Wisely the film unfolds in a diary format with two airforcle pilots (Sanjay Dutt and Suniel Shetty in endearing cameos) reading through the unconscious BSF jawan Bobby Deol’s jottings. Using the diary device Mani Shankar provokes us to look at the socio-political forces in different parts of the Indian map within one sometimes-naïve sometimes-hopeful perspective.

The Devgan-Deol relationship vis-à-vis the Indian army reminds us of Devgan and Abhishek Bachchan in that other counter-terrorism adventure story Zameen. Both the actors are far more agile competent spirited and in-character here than they have been in their other recent films. Bobby Deol’s vulnerable tentative personality lends itself specially well to his character of the reluctant soldier who must convince himself that the killings in the name of country are justifiable.

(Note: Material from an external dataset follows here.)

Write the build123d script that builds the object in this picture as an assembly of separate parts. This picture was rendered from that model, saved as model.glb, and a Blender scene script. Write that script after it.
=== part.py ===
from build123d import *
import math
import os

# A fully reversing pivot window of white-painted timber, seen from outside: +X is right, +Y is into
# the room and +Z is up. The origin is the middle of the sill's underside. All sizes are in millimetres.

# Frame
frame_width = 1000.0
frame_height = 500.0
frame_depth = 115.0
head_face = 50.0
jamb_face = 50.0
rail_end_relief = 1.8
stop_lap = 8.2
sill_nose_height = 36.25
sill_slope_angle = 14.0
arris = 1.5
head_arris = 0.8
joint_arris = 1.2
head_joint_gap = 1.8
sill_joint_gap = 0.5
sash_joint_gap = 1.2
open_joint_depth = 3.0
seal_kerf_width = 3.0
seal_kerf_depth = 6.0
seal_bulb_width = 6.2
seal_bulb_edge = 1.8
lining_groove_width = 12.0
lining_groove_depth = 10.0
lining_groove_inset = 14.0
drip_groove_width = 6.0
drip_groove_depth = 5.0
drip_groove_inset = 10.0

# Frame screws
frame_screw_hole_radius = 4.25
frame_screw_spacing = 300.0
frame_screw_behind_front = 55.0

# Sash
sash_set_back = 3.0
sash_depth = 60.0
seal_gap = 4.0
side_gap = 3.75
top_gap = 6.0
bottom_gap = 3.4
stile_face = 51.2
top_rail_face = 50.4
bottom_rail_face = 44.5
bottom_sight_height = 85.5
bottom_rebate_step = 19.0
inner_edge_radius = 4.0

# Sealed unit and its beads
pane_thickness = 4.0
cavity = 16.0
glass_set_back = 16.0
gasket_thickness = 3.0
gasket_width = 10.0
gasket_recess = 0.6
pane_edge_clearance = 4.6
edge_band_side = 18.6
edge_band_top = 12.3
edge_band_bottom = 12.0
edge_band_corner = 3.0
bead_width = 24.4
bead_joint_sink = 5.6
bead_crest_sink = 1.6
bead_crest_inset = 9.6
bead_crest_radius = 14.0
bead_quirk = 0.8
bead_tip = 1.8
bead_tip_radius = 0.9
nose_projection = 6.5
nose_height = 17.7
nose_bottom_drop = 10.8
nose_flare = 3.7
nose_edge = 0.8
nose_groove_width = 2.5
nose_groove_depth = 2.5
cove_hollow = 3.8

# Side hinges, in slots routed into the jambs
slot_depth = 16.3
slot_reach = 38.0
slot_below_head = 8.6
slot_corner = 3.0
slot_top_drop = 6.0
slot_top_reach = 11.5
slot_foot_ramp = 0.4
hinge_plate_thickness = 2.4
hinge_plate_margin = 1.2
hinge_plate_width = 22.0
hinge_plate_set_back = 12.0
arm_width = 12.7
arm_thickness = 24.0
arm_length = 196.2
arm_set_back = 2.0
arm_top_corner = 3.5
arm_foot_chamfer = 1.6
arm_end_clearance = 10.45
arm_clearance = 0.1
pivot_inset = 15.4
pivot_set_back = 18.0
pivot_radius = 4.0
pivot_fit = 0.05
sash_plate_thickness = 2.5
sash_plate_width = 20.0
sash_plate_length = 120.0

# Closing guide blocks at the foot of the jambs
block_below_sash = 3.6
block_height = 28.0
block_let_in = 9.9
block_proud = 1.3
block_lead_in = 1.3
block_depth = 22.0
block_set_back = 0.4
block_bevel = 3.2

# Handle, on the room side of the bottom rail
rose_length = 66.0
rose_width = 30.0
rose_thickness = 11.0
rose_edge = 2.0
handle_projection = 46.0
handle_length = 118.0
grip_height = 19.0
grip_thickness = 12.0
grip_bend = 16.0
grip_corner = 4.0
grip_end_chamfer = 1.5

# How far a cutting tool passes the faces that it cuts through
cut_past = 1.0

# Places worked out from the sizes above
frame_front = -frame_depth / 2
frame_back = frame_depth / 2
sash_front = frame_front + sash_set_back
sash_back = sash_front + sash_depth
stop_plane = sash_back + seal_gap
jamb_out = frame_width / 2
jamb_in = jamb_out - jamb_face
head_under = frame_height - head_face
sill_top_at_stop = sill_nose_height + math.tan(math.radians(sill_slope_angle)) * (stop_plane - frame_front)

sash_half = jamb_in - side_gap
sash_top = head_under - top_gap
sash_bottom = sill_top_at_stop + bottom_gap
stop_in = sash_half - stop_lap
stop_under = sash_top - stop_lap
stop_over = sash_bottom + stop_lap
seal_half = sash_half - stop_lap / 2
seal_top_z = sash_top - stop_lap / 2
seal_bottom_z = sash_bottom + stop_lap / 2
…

Parts of the film showing the killing of civilians during the Gujarat riot or specially the brutal torture and killing of a callow BSF soldier in the jungles are unbearably violent. The overall mood of the film is relentlessly rigorous and rugged. The director’s crew is markedly equipped in making the material look convincing. Surendra Reddy’s camera ploughs through the thick snow and forests ferreting a ferocious freeway for fanaticism in places where Nature is at its most extreme.

Tango Charlie isn’t exactly the prescription that the boxoffice pundits prescribe for filmmakers who want to create a hungama at the turnstiles. It tries, and succeeds to a large extent, in taking mass entertainment into unexpected areas of pyrotechnical patriotism.

Throughout we can see evidence of an intelligent mind generating adventure and excitement out of the history of violence in contemporary times. This isn’t the perfect entertainer. But what the heck! Who needs perfection in a world where everyday men die at the battlefront for a country that doesn’t care a damn about them.

Mani Shankar cares. Tango Charlie is proof of the plodding.